On the third floor is a Musalla, which directly translates as ‘spiritual practice room’; when I visited it was home to Joe Namy’s Cosmic Breath, recordings from around the world of the adhan, or Islamic call to prayer. Louise Oram, head of communications and partnerships at Ibraaz, invited me to enter and listen, while explaining that the carpeted room is equally a place to pray, or reflect, or just rest from the city outside. In the basement there is a Minassa, ‘a platform, podium, dais, or stage’; this room is being used for cinema or performances, or regular discussions, talks and debates. 

Conversations are also welcome elsewhere though, throughout the meeting rooms or in the welcoming Oula cafe, which is run by French-Tunisian chef Boutheina Ben Salem. The cafe is on the ground floor opposite the Maktaba, or ‘bookshop’, which is operated by Burley Fisher Books and curated by the Palestine Festival of Literature. Ahmad Al-Bazz’s photobook The Erasure of Palestine was on display in the window when I visited; Nasar urged me to look through the publication, and told me about a recent event in which Al-Bazz discussed his work in the bookshop. 

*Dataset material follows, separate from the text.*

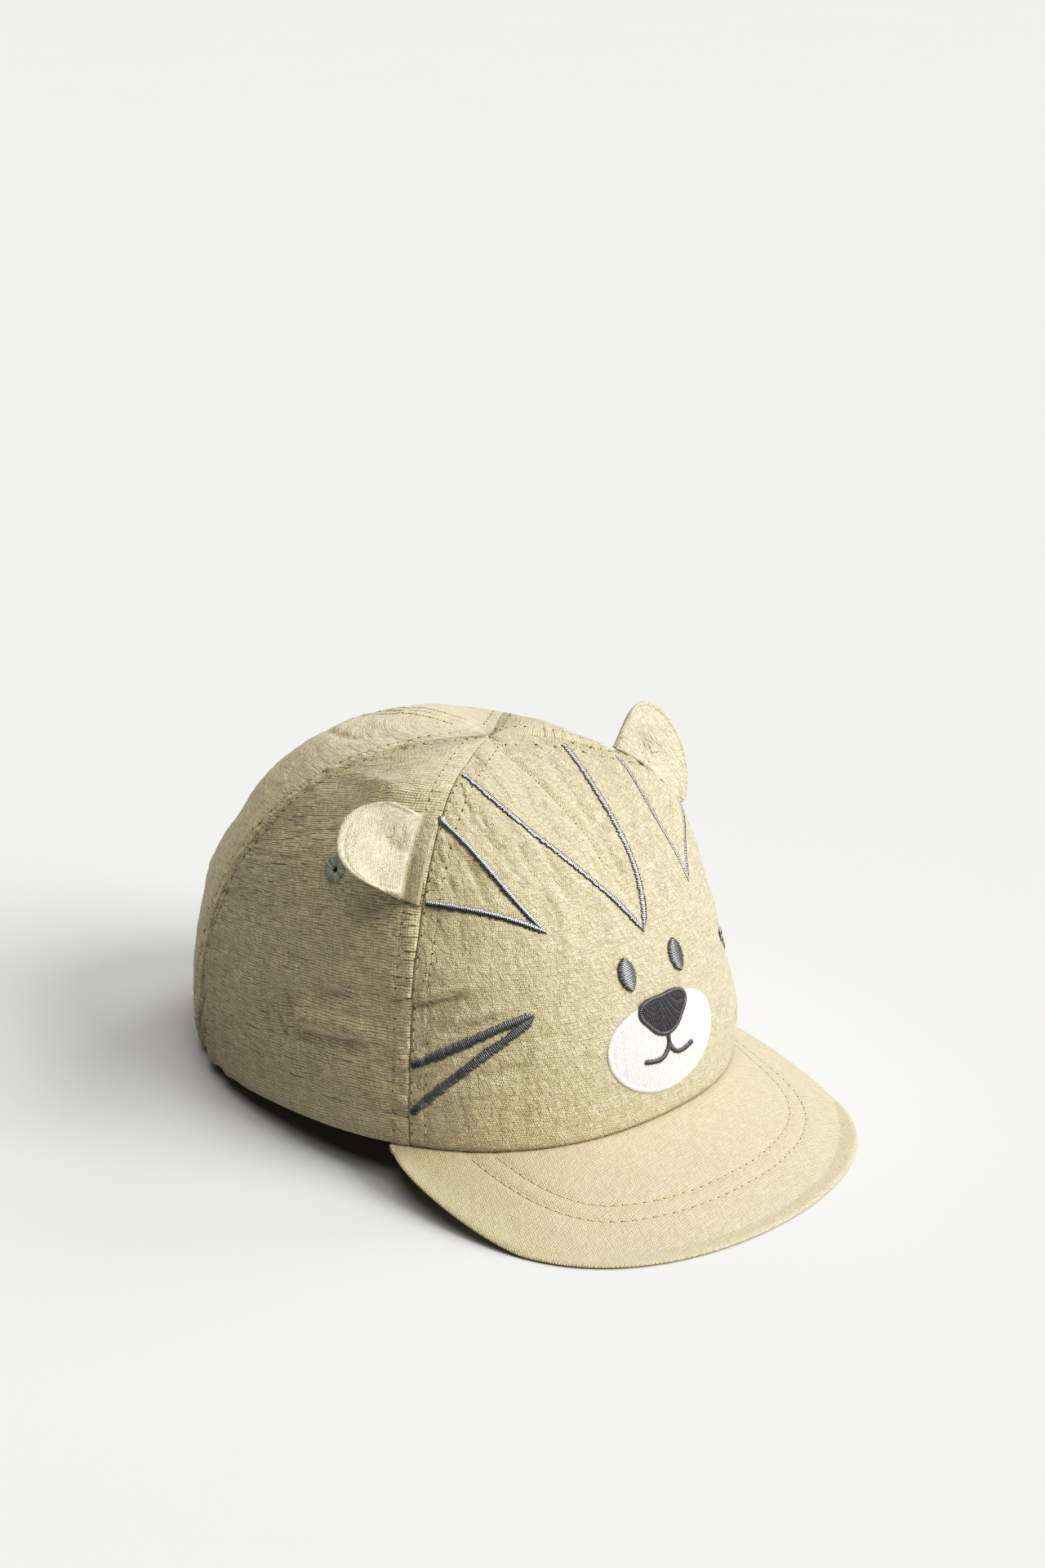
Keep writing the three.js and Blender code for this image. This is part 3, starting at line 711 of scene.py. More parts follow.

“Our ambition is not a traditional ambition for people to come and quietly admire things in a hush and then walk out,” Nasar smiled. “We want noise. We want conversations… These gatherings, around food, books, the soul, or with song, with art, that’s the overall sense of the programme. That’s what we’re interested in doing.”

We were talking in the Sofra, beneath framed images of Palestine by Adam Rouhana and Adam Broomberg. Many of the works shown at Ibraaz come from the Kamel Lazaar Foundation, but Ibraaz is not a collecting institution. In fact it originally started as an online publication, launched in 2011 in response to the Arab Spring, “to create a platform where people could gather online”, said Nasar. That impulse has stayed consistent, he continued, adding that the London centre, which opened in October, aims to be “a discursive place of gathering”.

“As we see the ongoing genocidal violence in Gaza, now extending elsewhere, and as we see the spaces for gathering reducing, the spaces for free expression really under assault, these things made Lina keen to have a space where physical gatherings could take place,” he explained. “A centre to act as a vehicle or vessel to hold people.”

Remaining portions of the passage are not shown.